(Data listing)
=======

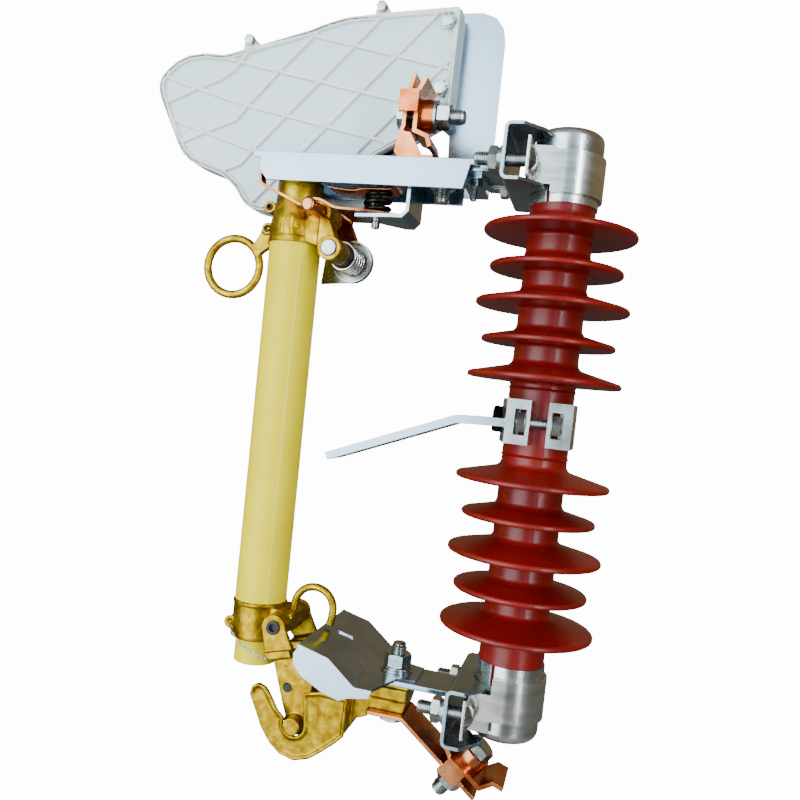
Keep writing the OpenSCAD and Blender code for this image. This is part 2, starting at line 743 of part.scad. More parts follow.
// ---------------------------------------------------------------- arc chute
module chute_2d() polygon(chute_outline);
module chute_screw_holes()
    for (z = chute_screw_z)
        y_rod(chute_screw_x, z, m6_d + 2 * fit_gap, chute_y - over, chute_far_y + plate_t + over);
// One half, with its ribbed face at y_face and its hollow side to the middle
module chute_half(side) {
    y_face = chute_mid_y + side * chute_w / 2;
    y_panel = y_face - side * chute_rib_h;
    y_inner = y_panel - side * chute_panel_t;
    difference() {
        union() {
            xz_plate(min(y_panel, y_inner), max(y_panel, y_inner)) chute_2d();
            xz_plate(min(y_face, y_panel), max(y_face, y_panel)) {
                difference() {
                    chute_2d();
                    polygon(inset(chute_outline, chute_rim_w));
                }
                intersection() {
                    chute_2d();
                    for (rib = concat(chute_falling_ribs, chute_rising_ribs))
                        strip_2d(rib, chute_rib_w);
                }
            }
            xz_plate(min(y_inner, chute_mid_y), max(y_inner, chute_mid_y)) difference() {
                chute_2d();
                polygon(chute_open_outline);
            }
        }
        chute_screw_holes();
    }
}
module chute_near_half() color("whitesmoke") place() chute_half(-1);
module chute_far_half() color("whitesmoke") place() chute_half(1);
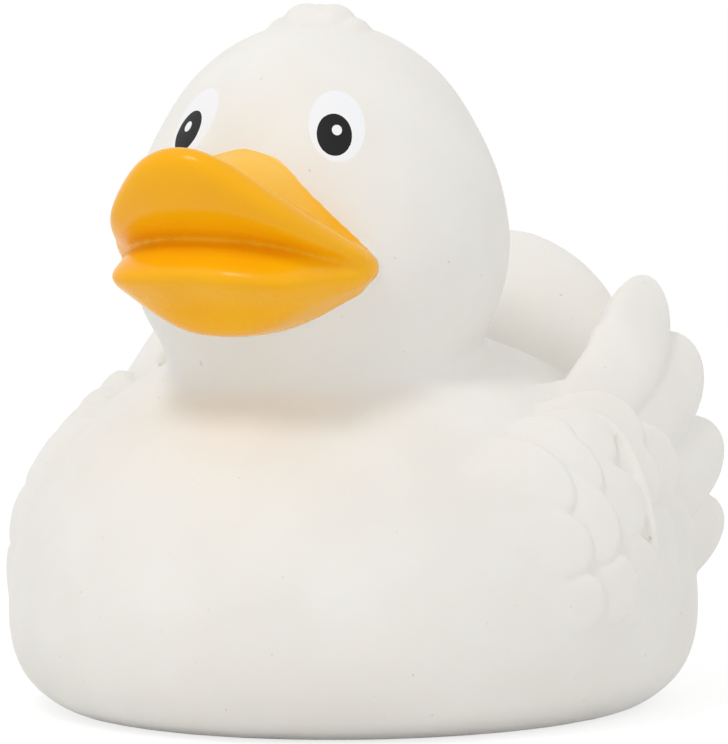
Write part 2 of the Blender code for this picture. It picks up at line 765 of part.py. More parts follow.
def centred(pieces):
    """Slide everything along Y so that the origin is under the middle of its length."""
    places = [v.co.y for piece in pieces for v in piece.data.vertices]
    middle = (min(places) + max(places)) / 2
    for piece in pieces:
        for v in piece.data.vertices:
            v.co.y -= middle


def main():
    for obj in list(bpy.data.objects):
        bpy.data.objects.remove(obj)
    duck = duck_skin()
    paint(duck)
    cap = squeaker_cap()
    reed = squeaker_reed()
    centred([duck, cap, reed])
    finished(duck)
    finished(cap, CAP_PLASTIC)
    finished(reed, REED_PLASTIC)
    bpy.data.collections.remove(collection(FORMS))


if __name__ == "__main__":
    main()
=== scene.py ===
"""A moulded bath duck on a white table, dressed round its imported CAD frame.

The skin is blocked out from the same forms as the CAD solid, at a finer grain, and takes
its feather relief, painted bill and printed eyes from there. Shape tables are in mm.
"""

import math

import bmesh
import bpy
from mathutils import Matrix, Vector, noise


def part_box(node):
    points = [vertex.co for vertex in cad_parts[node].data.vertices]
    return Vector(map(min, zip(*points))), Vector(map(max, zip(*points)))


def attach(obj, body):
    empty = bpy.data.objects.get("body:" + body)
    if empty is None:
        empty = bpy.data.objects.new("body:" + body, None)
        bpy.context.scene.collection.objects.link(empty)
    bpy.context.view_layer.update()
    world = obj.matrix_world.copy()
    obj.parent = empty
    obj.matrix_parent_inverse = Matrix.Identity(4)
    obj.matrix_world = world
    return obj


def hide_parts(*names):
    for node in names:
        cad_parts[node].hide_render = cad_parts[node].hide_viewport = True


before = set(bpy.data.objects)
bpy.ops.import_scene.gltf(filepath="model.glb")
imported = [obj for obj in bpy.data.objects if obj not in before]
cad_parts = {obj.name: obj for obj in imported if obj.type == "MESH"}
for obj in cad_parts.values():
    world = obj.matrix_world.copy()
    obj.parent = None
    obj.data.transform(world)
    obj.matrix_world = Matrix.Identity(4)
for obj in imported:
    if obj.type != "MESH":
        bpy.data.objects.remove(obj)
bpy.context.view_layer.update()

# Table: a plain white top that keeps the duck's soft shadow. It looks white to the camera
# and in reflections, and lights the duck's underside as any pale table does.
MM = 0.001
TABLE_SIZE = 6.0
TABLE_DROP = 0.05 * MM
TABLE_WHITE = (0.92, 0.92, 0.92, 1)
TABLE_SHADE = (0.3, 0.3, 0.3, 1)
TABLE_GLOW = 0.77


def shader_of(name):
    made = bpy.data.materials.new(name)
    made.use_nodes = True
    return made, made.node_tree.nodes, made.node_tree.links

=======

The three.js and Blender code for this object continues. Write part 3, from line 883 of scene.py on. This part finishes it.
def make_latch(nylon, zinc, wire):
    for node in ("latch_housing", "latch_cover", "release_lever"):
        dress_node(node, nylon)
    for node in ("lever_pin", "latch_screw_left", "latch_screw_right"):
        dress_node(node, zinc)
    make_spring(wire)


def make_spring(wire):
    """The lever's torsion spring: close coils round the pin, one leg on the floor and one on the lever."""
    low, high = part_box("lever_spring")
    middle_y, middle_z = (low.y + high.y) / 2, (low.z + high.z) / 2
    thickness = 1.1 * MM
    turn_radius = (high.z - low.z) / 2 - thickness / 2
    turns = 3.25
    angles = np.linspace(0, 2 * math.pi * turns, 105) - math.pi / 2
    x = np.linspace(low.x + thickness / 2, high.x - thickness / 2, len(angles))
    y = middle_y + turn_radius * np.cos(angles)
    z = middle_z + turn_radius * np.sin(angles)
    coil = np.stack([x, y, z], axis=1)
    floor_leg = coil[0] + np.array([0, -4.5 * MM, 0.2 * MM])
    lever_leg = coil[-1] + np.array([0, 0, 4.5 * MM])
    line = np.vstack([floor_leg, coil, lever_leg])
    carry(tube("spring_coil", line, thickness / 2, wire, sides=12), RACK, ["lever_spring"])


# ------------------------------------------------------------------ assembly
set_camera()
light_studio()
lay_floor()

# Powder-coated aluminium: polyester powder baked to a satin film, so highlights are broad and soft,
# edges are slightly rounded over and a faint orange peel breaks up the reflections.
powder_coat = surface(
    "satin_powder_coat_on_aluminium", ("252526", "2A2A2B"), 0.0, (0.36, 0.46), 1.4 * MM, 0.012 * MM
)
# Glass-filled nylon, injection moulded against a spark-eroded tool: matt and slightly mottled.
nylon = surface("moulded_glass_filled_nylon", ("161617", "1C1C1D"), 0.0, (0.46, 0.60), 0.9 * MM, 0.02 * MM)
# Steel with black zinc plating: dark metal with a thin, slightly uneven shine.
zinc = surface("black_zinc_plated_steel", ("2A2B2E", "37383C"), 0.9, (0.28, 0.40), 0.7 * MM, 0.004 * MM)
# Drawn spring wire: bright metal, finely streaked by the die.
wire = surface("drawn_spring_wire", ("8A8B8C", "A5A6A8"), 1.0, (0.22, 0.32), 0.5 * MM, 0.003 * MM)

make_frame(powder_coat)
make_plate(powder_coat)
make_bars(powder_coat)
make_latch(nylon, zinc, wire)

=======

**WHAT TO DO**
Exactly the lines from the one holding "reed = squeaker_reed()" through the one holding "zip(*points))), Vector(map(max, zip(*points)))" should be printed, ends included.

**EXPECTED ANSWER**
    reed = squeaker_reed()
    centred([duck, cap, reed])
    finished(duck)
    finished(cap, CAP_PLASTIC)
    finished(reed, REED_PLASTIC)
    bpy.data.collections.remove(collection(FORMS))


if __name__ == "__main__":
    main()
=== scene.py ===
"""A moulded bath duck on a white table, dressed round its imported CAD frame.

The skin is blocked out from the same forms as the CAD solid, at a finer grain, and takes
its feather relief, painted bill and printed eyes from there. Shape tables are in mm.
"""

import math

import bmesh
import bpy
from mathutils import Matrix, Vector, noise


def part_box(node):
    points = [vertex.co for vertex in cad_parts[node].data.vertices]
    return Vector(map(min, zip(*points))), Vector(map(max, zip(*points)))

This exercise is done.